あたくしは、反権力について考えています。ガンディーの非暴力不服従とはどんなものだったか、知りたくなりまして、ちょうど書店で『ガンディーの真実 非暴力思想とは何か』というタイトルの本を見つけたのでした。

まず、ガンディー(1869〜1948)の非暴力思想は、必ずしも「絶対に手を出さない」という意味ではなさそうです。ガンディーは、1920年、こんなことを話しているそうです。

もし臆病か暴力のどちらかしか選択肢がないならば、私は疑いなく暴力を選ぶように助言するでしょう。[……]私はインドが臆病な姿になって不名誉を被るのを大人しく見るぐらいならば、名誉を守るために武器を取るように勧めます。

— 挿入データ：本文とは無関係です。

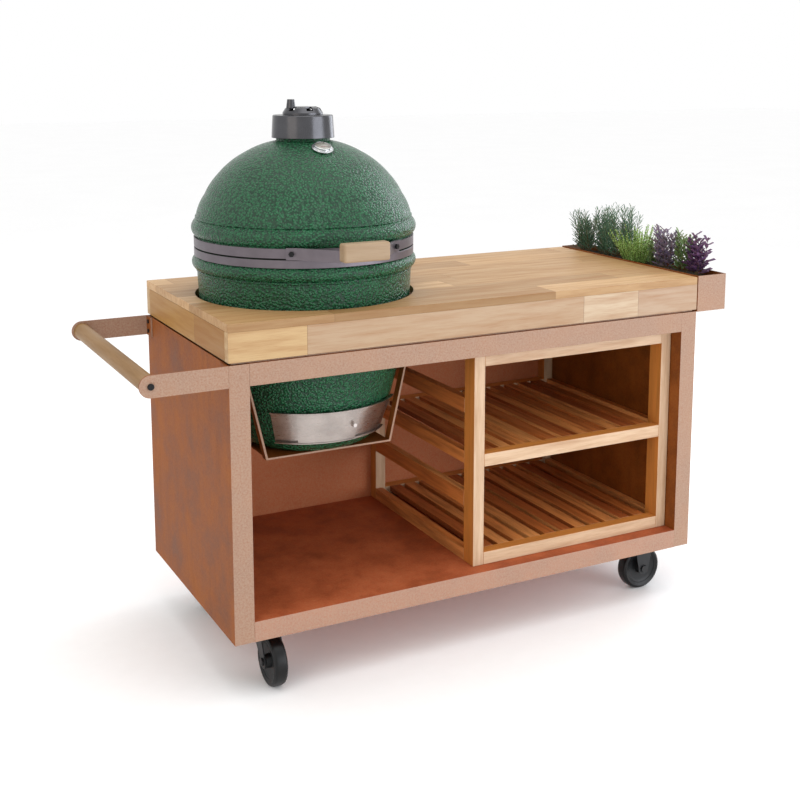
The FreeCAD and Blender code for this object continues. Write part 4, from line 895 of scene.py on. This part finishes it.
@dataclass
class WoodenWorktop:
    """The glued stave board on its four aprons.

    Attributes:
        ease: the rounding of its sanded edges.
    """

    ease: float = 1.4 * MM

    def build(self, bench: Bench) -> None:
        """Dresses the board and the aprons."""
        bench.dress("worktop_board", WORKTOP_OAK, self.ease)
        for node in ("apron_front", "apron_back"):
            bench.dress(node, LIT_APRON_OAK, 1.0 * MM)
        for node in ("apron_left", "apron_right"):
            bench.dress(node, SHADED_END_OAK, 1.0 * MM)


@dataclass
class PushHandle:
    """A round wooden bar between two flat steel arms.

    Attributes:
        ease: the rounding of the arms' edges.
    """

    ease: float = 0.7 * MM

    def build(self, bench: Bench) -> None:
        """Dresses the arms and the bar."""
        bench.dress("handle_arms", CORTEN, self.ease)
        bench.dress("handle_bar", BAR_WOOD, 1.0 * MM)


@dataclass
class CeramicGrill:
    """The egg-shaped ceramic shell with its bands, hinge, fire parts and draught door.

    Attributes:
        steps: how many steps the shell's turn takes.
        port: the middle of the draught port from the foot, and its width, depth and height.
    """

    steps: int = 192
    port: tuple[Point, Point] = ((0, -0.196, 0.081), (0.1, 0.132, 0.046))

    def build(self, bench: Bench) -> None:
        """Builds the shell anew and dresses the rest."""
        base = self.base()
        bench.seat(base, GLAZE, "egg_base")
        dome = self.dome()
        bench.seat(dome, GLAZE, "egg_dome")
        for node in ("base_gasket", "dome_gasket"):
            bench.dress(node, FELT, 0.3 * MM)
        for node in ("base_band", "dome_band"):
            bench.dress(node, BAND_METAL, 1.1 * MM, 3)
        for node in ("hinge_leaf_base", "hinge_leaf_lid"):
            bench.dress(node, BAND_METAL, 0.6 * MM)
        bench.dress("hinge_pin", AXLE_ZINC, 0.6 * MM)
        for node in ("draught_frame", "draught_door", "draught_screen"):
            bench.dress(node, STAINLESS, 0.25 * MM)
        for node in ("fire_box", "fire_ring"):
            bench.dress(node, FIRE_CLAY, 1.5 * MM)
        bench.dress("fire_grate", GRATE_IRON, 0.5 * MM)
        bench.dress("cooking_grid", STAINLESS)

    def base(self) -> bpy.types.Object:
        """Turns the lower bowl and opens the draught port through it."""
        outer = (
            arc((150, 0), (180, 17), (196, 43), 8)
            + arc((196, 43), (218, 107), (235, 172), 10)
            + arc((235, 172), (250.5, 232), (262, 294), 10)
            + arc((262, 294), (269.2, 366), (273.5, 444), 10)
            + [(273.5, 444), (275.5, 446), (275.5, 449.5)]
            + arc((274.3, 451), (286, 466), (276.2, 484), 12)
        )
        inner = (
            [(275.5, 485), (275.5, 505), (246, 505)]
            + arc((246, 444), (233, 304), (207, 172), 8)
            + arc((207, 172), (190, 101), (168, 57), 8)
            + arc((168, 57), (158, 38), (142, 30), 4)
            + [(142, 30), (0, 30)]
        )
        bowl = spin_up("egg_base_glazed", scaled([(0, 0)] + outer + inner), EGG, self.steps)
        deselect()
        bpy.ops.mesh.primitive_cube_add(size=1, location=EGG + Vector(self.port[0]))
        port = bpy.context.object
        port.scale = self.port[1]
        settle(port, "draught_port_cutter")
        apply_modifier(bowl, "BOOLEAN", operation="DIFFERENCE", object=port, solver="EXACT")
        bpy.data.objects.remove(port)
        soften(bowl, 0.0, smooth=28)
        return bowl

    def dome(self) -> bpy.types.Object:
        """Turns the lid with its bead, shoulder and neck."""
        outer = (
            [(246, 511), (275.5, 511), (275.5, 533)]
            + arc((275.5, 534), (286, 557), (275.2, 575.6), 12)
            + [(274.4, 577.5), (276.2, 579), (275.8, 583), (273.6, 584.6)]
            + arc((273.2, 586), (266.5, 608), (251, 636), 8)
            + arc((251, 636), (236.6, 662), (218, 685), 8)
            + arc((218, 685), (186.5, 716), (148, 741), 10)
            + arc((148, 741), (110, 759), (68.5, 770), 10)
            + [(68.5, 770), (68.5, 781), (50, 781)]
        )
        inner = (
            arc((50, 746), (104, 735), (136, 720), 6)
            + arc((136, 720), (172, 701), (200, 667), 8)
            + arc((200, 667), (222, 639), (228, 625), 5)
            + arc((228, 625), (239, 583), (246, 534), 8)
        )
        shell = spin_up("egg_dome_glazed", scaled(outer + inner), EGG, self.steps)
        soften(shell, 0.0, smooth=28)
        return shell


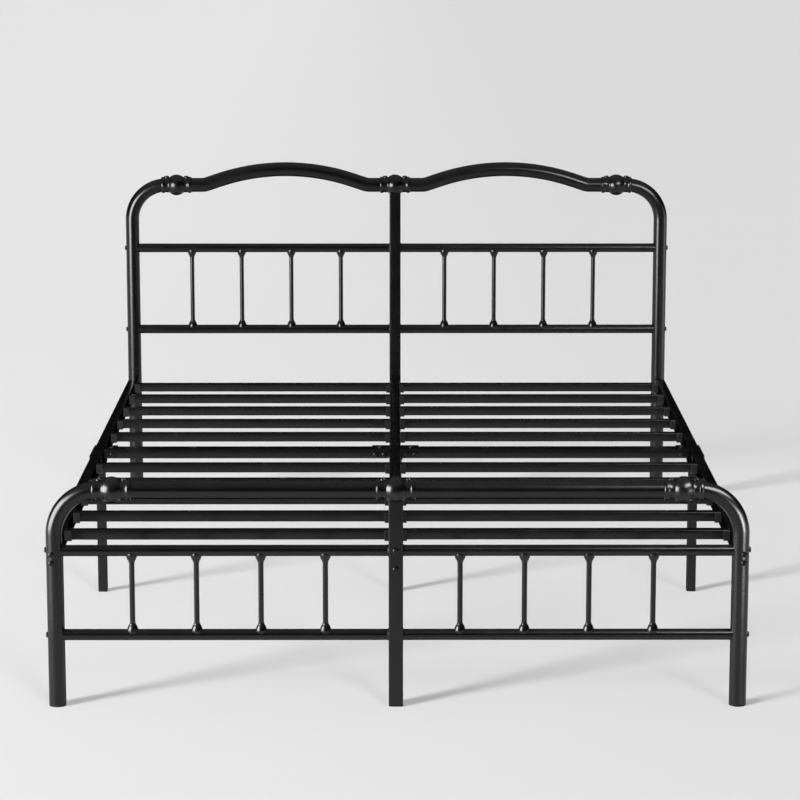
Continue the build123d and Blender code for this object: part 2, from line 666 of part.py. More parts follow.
def side_leg(side):
    outer = SIDE_MIDDLE_X + SIDE_SLEEVE_HALF - LEG_PLATE_MARGIN
    plate_x = sorted((side * (LEG_X - LEG_W / 2), side * outer))
    return leg(side * LEG_X, SIDE_SLEEVE_BOTTOM, plate_x)


def centre_leg():
    plate_x = (CENTRE_X - CENTRE_SLEEVE_HALF, CENTRE_X + CENTRE_SLEEVE_HALF)
    return leg(CENTRE_X, CENTRE_SLEEVE_BOTTOM, plate_x)


def square_cap(x, y, width, wall):
    foot = Box(width, width, CAP_FLOOR, align=LOW)
    foot = fillet(foot.edges().filter_by(Axis.Z), CAP_CORNER_R)
    foot = fillet(foot.faces().sort_by(Axis.Z)[0].edges(), CAP_EDGE_R)
    plug_w = width - 2 * wall - 2 * CAP_FIT
    plug = fillet(Box(plug_w, plug_w, CAP_PLUG, align=LOW).edges().filter_by(Axis.Z), PLUG_CORNER)
    return Pos(x, y, 0) * (foot + Pos(0, 0, CAP_FLOOR) * plug)


def round_cap(x, y):
    foot = fillet(Cylinder(POST_R, CAP_FLOOR, align=LOW).faces().sort_by(Axis.Z)[0].edges(), CAP_EDGE_R)
    plug = Pos(0, 0, CAP_FLOOR) * Cylinder(POST_R - POST_WALL - CAP_FIT, CAP_PLUG, align=LOW)
    return Pos(x, y, 0) * (foot + plug)


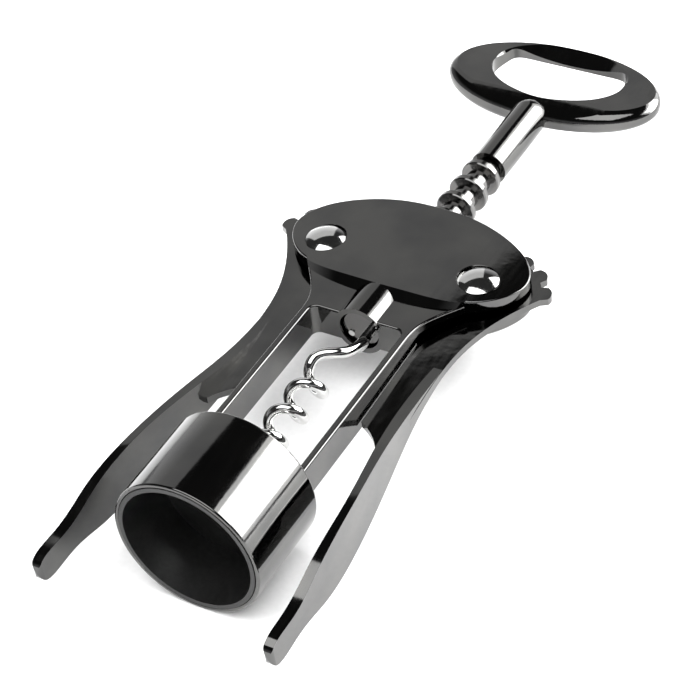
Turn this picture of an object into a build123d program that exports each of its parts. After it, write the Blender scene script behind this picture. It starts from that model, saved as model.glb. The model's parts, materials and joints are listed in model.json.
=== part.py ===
from build123d import *
import os
from math import cos, pi, radians, sin

# Lever corkscrew, in millimetres. It lies on its back: +Y runs along the tool axis from the
# bell to the handle, +Z points out of the front face and +X across. The origin is the centre
# of the bell's mouth. It stands at rest with the worm up and both levers closed.

# ---- Driving dimensions ----------------------------------------------------------------------
# Bell and its plastic liner, with a ledge and a hole that guides the worm
bell_radius = 17.0
bell_length = 23.0
bell_wall = 1.0
bell_edge_radius = 0.45
liner_radius = 15.0
guide_bottom = 14.6
guide_top = 19.9
guide_hole_radius = 5.2

# Frame casting: two like halves that meet at z = 0
window_half_width = 11.45
window_top = 71.3
window_top_radius = 1.8
window_foot_radius = 2.5
rail_width = 1.7
rail_edge_radius = 0.45
rail_top = 66.0
frame_half_depth = 4.0
foot_top = 22.3
foot_hole_radius = 6.0
lever_gap = 1.95
lever_gap_clearance = 0.7
yoke_top = 88.0
yoke_half_width = 23.0

# Head plates, crowned about an axis along Y
head_top = 109.9
head_bottom = 81.0
head_half_width = 29.2
crown_height = 6.1
crown_radius = 220.0
plate_edge_radius = 0.35
bevel_run_out = 1.9
bevel_half_width = 24.0
bevel_end_y = 86.1
belly_x = 17.0
belly_y = 82.7
foot_flat_x = 8.6
foot_flat_y = 81.4
barrel_radius = 6.1
barrel_top = 85.7
bore_radius = 4.85

# Pivot rivets
pivot_x = 19.25
pivot_y = 91.4
rivet_radius = 2.2
rivet_head_radius = 4.62
rivet_seat = 4.45
rivet_rim = 0.55
rivet_dome = 1.15
rivet_clearance = 0.09
rivet_seat_gap = 0.2

# Round rack and the levers' gear teeth
tooth_pitch = 2.0 * pi
pitch_radius = 15.2
tooth_tip_radius = 15.95
tooth_root_radius = 13.7
tooth_crown = 0.6
first_tooth_angle = 23.3
tooth_count = 8
ring_radius = 4.77
rack_root_radius = 3.0
ring_count = 9
mesh_ring_y = 92.3
rings_below_mesh = 2
sleeve_bottom = 77.9
sleeve_top = 133.5

# Levers: a thin web in the head and a deep flange along the outer edge
web_half = 0.85
web_start_angle = 15.2
web_end_angle = 245.0
lever_droop = 2.4
lever_length = 106.3
flange_half_depth = 7.0
flange_reach = 12.0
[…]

《ガンディーは生涯の中で、幾度となく、自らの「非暴力」の意味を無抵抗(厳密には「受動的抵抗(passive resistance)」)と混同されそうになった時、非暴力は「臆病」とは異なることをはっきりと断言した。加えて、重要なポイントは、非暴力とはあらゆる力の否定とも異なることなるということである。》

《さらに、私たちは非暴力という思想を、専ら政治的なものであると考えがちである。ガンディーの非暴力は歴史書の中でも、ほとんどの場合、反英独立運動の文脈でのみ言及される。しかしながら、ガンディー自身は、非暴力を食・衣服・性・宗教といった一般的に人々の私的なものとされる関心事にも繫がる主題として語っていた。》

本書では、ガンディーの「サッティヤーグラハ」(真実にしがみつくこと)すなわち《自らが「真実」だと思う信念に決して妥協を許さないという断固たる意志・実践》について考え抜きました。

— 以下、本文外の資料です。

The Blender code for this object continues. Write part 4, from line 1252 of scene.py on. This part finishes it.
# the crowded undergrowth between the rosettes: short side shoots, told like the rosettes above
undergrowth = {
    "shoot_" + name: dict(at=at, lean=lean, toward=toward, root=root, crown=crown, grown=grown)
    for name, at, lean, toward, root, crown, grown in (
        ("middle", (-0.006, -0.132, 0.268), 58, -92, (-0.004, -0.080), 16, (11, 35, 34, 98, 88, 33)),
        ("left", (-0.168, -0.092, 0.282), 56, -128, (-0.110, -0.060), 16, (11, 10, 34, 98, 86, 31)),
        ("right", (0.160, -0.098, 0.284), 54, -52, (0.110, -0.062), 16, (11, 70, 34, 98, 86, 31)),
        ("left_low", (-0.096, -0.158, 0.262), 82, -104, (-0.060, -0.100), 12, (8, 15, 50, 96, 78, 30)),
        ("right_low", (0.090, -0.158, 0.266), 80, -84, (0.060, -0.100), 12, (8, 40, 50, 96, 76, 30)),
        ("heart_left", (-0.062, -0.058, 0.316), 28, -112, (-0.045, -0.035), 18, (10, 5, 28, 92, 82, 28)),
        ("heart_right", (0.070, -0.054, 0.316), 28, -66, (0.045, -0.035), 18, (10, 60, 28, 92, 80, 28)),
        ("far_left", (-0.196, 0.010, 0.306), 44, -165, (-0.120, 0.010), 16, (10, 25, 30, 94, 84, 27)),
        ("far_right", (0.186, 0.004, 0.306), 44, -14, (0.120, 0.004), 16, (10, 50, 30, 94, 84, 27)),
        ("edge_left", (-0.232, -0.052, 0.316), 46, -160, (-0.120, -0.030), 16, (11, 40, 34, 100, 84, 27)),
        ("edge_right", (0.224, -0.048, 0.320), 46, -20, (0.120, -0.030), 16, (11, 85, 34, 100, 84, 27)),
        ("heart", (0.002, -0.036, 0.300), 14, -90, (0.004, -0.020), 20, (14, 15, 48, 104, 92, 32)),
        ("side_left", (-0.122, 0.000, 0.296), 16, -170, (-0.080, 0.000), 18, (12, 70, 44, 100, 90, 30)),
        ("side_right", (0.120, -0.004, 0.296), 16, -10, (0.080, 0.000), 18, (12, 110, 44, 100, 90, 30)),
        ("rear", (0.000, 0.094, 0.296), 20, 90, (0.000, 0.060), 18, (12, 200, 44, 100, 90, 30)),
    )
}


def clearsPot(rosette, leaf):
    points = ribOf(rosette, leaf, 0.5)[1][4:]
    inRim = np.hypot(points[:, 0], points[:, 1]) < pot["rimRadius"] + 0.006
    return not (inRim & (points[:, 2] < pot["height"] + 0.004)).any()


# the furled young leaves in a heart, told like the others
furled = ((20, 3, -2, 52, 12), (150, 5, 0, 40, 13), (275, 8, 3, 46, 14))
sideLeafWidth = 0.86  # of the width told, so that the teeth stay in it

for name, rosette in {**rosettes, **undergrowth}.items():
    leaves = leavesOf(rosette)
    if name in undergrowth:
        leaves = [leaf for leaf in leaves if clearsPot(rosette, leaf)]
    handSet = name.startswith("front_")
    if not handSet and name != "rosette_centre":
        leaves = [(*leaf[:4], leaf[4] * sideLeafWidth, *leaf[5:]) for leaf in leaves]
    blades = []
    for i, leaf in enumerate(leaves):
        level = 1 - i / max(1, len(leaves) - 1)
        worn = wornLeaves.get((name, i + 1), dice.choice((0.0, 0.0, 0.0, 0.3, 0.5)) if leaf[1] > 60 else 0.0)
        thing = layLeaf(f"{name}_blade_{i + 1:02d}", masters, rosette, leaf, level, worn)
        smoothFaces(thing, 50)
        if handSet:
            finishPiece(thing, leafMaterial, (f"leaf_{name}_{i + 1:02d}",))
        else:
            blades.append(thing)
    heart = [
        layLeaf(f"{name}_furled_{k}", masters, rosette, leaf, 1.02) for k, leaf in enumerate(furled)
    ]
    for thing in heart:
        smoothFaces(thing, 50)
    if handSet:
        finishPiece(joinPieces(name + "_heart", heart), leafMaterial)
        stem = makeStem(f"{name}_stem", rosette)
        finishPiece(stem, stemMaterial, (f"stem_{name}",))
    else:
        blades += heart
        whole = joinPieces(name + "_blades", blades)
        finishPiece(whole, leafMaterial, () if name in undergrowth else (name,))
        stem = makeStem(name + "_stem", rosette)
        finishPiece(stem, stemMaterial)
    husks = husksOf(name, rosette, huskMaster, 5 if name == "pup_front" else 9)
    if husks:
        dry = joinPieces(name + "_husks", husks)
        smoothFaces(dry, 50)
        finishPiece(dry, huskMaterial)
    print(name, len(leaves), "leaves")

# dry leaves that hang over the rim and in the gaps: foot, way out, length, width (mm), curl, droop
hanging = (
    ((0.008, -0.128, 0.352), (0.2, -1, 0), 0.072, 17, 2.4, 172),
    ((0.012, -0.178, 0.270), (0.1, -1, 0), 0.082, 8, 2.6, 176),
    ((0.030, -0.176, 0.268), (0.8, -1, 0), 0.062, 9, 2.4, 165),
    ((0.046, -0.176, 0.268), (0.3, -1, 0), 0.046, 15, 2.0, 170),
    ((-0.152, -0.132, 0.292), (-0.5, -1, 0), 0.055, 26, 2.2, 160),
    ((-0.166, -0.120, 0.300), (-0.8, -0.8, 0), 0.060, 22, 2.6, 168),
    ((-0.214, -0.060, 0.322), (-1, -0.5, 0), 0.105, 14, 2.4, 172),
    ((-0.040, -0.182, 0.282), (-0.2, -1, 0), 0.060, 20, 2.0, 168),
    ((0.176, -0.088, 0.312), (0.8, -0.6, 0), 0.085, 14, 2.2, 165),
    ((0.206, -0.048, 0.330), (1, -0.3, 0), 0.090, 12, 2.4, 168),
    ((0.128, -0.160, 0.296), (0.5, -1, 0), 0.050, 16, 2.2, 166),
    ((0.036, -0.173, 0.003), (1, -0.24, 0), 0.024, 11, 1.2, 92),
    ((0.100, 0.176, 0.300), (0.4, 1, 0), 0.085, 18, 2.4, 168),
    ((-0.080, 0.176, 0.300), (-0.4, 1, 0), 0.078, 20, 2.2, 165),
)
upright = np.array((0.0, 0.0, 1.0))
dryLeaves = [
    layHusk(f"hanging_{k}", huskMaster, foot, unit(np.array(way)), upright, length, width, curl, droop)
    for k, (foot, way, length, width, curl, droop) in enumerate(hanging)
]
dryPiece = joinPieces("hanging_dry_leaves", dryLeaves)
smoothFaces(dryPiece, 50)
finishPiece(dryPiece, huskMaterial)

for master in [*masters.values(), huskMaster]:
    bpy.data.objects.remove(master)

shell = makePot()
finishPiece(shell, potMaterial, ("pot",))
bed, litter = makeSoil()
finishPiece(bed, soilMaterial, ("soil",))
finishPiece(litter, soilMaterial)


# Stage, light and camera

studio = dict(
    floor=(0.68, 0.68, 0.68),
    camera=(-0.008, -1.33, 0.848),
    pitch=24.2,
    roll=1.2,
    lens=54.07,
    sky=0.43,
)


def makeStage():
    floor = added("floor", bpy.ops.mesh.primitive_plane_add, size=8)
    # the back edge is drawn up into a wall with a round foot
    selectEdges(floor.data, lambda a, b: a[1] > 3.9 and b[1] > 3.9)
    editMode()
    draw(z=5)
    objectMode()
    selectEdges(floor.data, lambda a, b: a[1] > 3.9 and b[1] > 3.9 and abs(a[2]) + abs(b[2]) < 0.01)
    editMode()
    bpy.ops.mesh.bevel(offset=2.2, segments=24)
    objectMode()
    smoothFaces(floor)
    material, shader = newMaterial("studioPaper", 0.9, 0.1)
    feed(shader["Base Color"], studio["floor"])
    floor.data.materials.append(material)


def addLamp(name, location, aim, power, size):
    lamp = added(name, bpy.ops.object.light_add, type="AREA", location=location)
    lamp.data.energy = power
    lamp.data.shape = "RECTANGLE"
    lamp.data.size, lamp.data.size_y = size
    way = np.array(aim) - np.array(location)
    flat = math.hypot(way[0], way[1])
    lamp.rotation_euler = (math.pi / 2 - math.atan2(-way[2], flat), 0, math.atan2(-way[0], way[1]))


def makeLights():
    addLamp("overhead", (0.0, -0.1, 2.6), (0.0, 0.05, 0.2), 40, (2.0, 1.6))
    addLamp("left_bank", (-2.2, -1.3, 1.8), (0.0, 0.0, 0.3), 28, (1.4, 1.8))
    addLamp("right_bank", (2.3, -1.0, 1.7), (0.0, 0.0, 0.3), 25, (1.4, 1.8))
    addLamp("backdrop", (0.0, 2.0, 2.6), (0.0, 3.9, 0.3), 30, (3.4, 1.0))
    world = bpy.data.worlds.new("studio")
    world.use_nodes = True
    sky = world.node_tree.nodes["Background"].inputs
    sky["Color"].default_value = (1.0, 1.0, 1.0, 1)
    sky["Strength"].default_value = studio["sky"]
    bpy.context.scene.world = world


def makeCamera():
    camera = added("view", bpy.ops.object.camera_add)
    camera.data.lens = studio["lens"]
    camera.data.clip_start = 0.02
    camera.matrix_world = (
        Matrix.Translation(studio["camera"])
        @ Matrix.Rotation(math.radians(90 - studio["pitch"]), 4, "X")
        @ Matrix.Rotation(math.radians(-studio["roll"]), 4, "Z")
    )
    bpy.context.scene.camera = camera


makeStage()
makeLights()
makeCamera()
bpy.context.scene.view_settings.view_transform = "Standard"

たとえば、「食」について。ガンディーのカーストはラクト・ヴェジタリアン(乳製品は摂取する菜食主義者)でしたか、動物はもちろん植物を食べることも暴力だと考えたガンディーは、南アフリカで活動した21年間、果実ばかり食べたといいます。味覚があるから旨い物を食べたくなるのだと考えて調味料も断ちましたが、のちに塩だけは身体のために必要だと考えたようです。

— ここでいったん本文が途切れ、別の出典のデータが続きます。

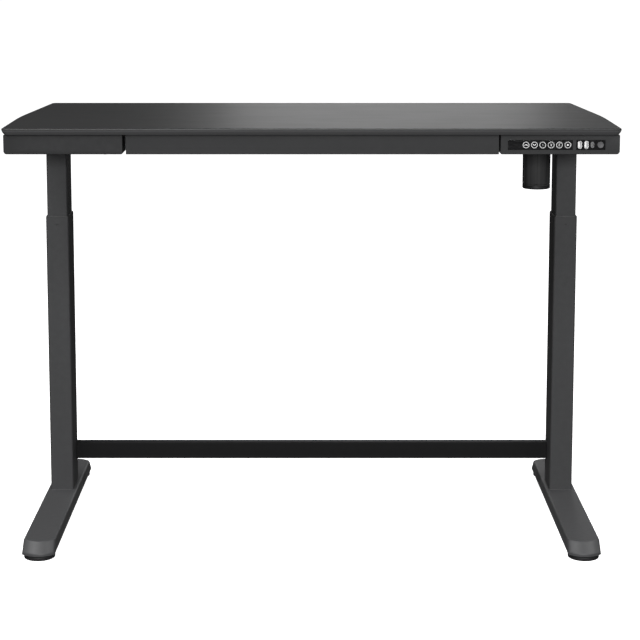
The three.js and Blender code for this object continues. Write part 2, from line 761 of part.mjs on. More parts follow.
// Worm on top of the motor: round rings set off centre, turning as they climb.
function motorWorm() {
  const rings = [];
  const z0 = MOTOR_TOP + WORM_SEAT;
  const perTurn = 5;
  const sides = 10;
  for (let level = 0; level <= WORM_TURNS * perTurn; level += 1) {
    const lean = (level * 2 * Math.PI) / perTurn;
    const cx = MOTOR_X + WORM_OFFSET * Math.cos(lean);
    const cy = MOTOR_Y + WORM_OFFSET * Math.sin(lean);
    const ring = [];
    for (let k = 0; k < sides; k += 1) {
      const a = (k * 2 * Math.PI) / sides;
      const r = WORM_R - WORM_OFFSET;
      ring.push([cx + r * Math.cos(a), cy + r * Math.sin(a), z0 + (level * WORM_PITCH) / perTurn]);
    }
    rings.push(ring);
  }
  return join(loft(rings), cylinderZ(MOTOR_X, MOTOR_Y, ROTOR_R, MOTOR_TOP + 2, z0 + 1, 20));
}

// Housing of the worm drive: open at the top under the bracket, shaft passing through across the desk.
function motorGearbox() {
  const x0 = MOTOR_X - MOTOR_R;
  const x1 = MOTOR_X + MOTOR_R - 0.5;
  const cx = (x0 + x1) / 2;
  const y0 = MOTOR_Y - MOTOR_R - 1;
  const y1 = COLUMN_Y + 24;
  const cy = (y0 + y1) / 2;
  const w = GEARBOX_WALL;
  const body = prismZ(roundRect(cx, cy, x1 - x0, y1 - y0, 5), MOTOR_TOP + FIT, GEARBOX_TOP);
  const well = box(x0 + w, x1 - w, y0 + w, y1 - w, MOTOR_TOP + 5, GEARBOX_TOP + 1);
  const shaftHole = cylinderX(COLUMN_Y, SHAFT_Z, SHAFT_HOLE_R, x0 - 2, x1 + 2, 24);
  const wormHole = cylinderZ(MOTOR_X, MOTOR_Y, ROTOR_R + 1.5, MOTOR_TOP - 1, MOTOR_TOP + 6, 24);
  return cut(body, well, shaftHole, wormHole);
}

// Motor can, open at the bottom, with a hole in its top for the rotor's shaft.
function motorCan() {
  const z0 = MOTOR_BOTTOM + MOTOR_CAP + FIT;
  const can = cylinderZ(MOTOR_X, MOTOR_Y, MOTOR_R, z0, MOTOR_TOP, 48);
  const bore = cylinderZ(MOTOR_X, MOTOR_Y, MOTOR_R - MOTOR_WALL, z0 - 1, MOTOR_TOP - 3, 40);
  const hole = cylinderZ(MOTOR_X, MOTOR_Y, ROTOR_R + 0.5, MOTOR_TOP - 4, MOTOR_TOP + 1, 20);
  return cut(can, bore, hole);
}

function motorEndCap() {
  const r = MOTOR_R;
  const z = MOTOR_BOTTOM;
  const plug = r - MOTOR_WALL - FIT;
  const top = z + MOTOR_CAP + MOTOR_SPIGOT;
  const profile = [
    new THREE.Vector2(0, z),
    new THREE.Vector2(r - 2, z),
    new THREE.Vector2(r, z + 2),
    new THREE.Vector2(r, z + MOTOR_CAP),
    new THREE.Vector2(plug, z + MOTOR_CAP),
    new THREE.Vector2(plug, top),
    new THREE.Vector2(0, top),
  ];
  const geometry = new THREE.LatheGeometry(profile, 48);
  geometry.rotateX(Math.PI / 2);
  geometry.translate(MOTOR_X, MOTOR_Y, 0);
  return toSolid(geometry);
}

// ---------------------------------------------------------------- front boxes

// Hollow front box, open at the back. Its lower corner beside the drawer is the tighter one.
function apronShell(x0, x1) {
  const y1 = FRONT_Y + APRON_DEPTH;
  const w = APRON_WALL;
  const [ra, rb] = x0 < 0 ? [APRON_R, APRON_INNER_R] : [APRON_INNER_R, APRON_R];
  const skin = prismY(apronOutline(x0, x1, APRON_Z0, APRON_Z1, ra, rb), FRONT_Y, y1);
  const room = apronOutline(x0 + w, x1 - w, APRON_Z0 + w, APRON_Z1 - w, ra - w, rb - w);
  return cut(skin, prismY(room, FRONT_Y + w + 1, y1 + 1));
}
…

インド帰国後は、南アフリカ時代のようにフルーツが豊富ではなく、菜食主義者になります。ただし、これは食事に限らないのですが、ガンディーの考えは必ず遂行されたわけではありません。搾乳時に乳牛は痛みを感じると知り拒否したミルクを、ガンディーは結局やめられなかったそうです。

ガンディーに影響を与えたのはヘンリー・デイヴィッド・ソローやレフ・トルストイで、トルストイとは手紙を交わしていたんだとか。全然知らなかった。

読めばわかるとおり、ガンディーの思想には綻びもあり(エッチはダメだなんて、ガンディーさん、あんまりよ)、また、家族は彼のことを快く思っていなかったようでもあります。著者はガンディーの抵抗を《批判的に継承していくこと》が大切だと書きます。公民権運動の指導者マルティン・ルター・キング、『スモール・イズ・ビューティフル』のE・F・シューマッハー、政治理論家ジーン・シャープらが、まさしくガンディーの思想的批判によって「ガンディー主義」を継承しているのだとありました。

ちなみに、ガンディーは1日10〜12マイル(16〜19km)のウォーキングを日課にしていたそうです。1930年3月12日〜4月5日にかけて、イギリス政府の塩税に反対する有名な「塩の行進」が行われます。241マイル(約388km)を徒歩で行進する、集団的不服従の運動でした。ガンジーは当時60歳でしたが、行進は子どもの遊びだったと述懐しているらしい。